# a female owning a skyline???



## Sir Nodrick (Feb 3, 2005)

Alright guys,

My girlfriend has recently got a job at a company within 3 miles of our house and as a result doesn’t need the TDi anymore to do the 60 miles round trip to her previous job, she therefore is seriously thinking about the purchase of a skyline GTS type M as she’s always wanted one. Now, she’s got more NCB than me, she’s older, she’ll be doing less miles and it’ll be slower than my 14a. So I would expect the insurance to be around the same as mine of £500…. Do you think that this is realistic?? The only downsides are that its obviously an import and in the eyes of the insurer, she’ll not have any prior experience in that particular type of car, even though she is used to driving my car all the time.
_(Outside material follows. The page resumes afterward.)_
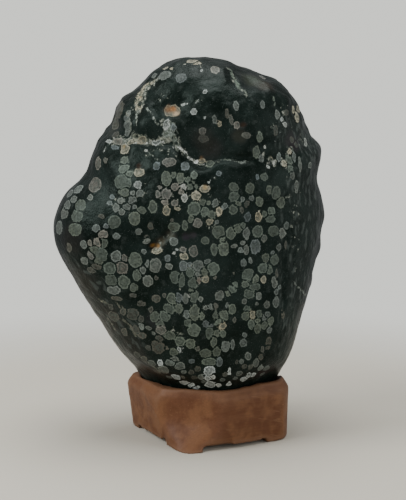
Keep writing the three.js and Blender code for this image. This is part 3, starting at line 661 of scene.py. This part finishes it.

What companies could offer a decent price in our situation??


----------



## MeLLoN Stu (Jun 9, 2005)

I know 2 femmes with Skylines, one an R32 GTST the other a 33 GTR, and i know there's at least one or two on here. 
Insurance wise, When I first moved to skylines from 200's I was given quite steep quotes, even on a 32 GTST, seems as soon as skyline is mentioned they think it's an Enzo. I've got the GTR insured for less than a 200sx cost to insure 3 years ago with all mods declared. 
I don't think it'll be drastically more than yours, depending on how old you both are, being an import it will knock it up a little but these days there's so many it's not really commanding that high an increase in premiums.


----------



## Fuggles (Jul 3, 2001)

Any Skyline is expensive to insure for some bizarre reason. The specialist female companies don't, to my knowledge, offer anything so you may want to start with Competition Car Insurance and Adrian Flux. Limited mileage will help


----------



## Mookistar (Feb 5, 2004)

"My " R33 GTR is actually my Fiance's

and insured in her name via A-plan.

mook


----------



## stealth (Jul 6, 2004)

Easy answer is that all Skylines are group 20 cars .


----------



## MeLLoN Stu (Jun 9, 2005)

stealth said:


> Easy answer is that all Skylines are group 20 cars .


So are Murcielago's...


----------



## stealth (Jul 6, 2004)

At least stating what insurance group is gives you a ball park figure ,depending on where you live price may vari on whether it needs to be garaged or a tracker fitting etc.


----------



## Booty-licious (Nov 8, 2001)

I'm with A Plan. Supercharged R33 GTS, originally a non turbo. Insurance for me is £498. I have 7yrs protected NCB and I'm older than 35....but younger than 40! hehehe

Good luck with your search for a Skyline and insurance...shop about is my advice.

Claire


----------



## GTR Kate (Mar 9, 2007)

just to let you know iv'e just bought a r33 gtr v-spec and fully comp adrian flux have insured me for £840 i have 9yrs ncb and im 29 still thought that was really good though


----------



## D4NNY (Jan 19, 2007)

just priced up putting ma wife on the policy of ma r33 gtr v-spec and got the biggest shock of ma life 

me and ma mother inlaw on the car fully comp £1050 thot thats no bad me being a mechanic and only one years noclaims lol

with ma wife on the policy its now £1013 and ma wifes only 24 and just past her test  

oh and forgot to ad just got married three weeks ago lol so it worth getting married if you own a skyline lol

:chuckle: :chuckle:


----------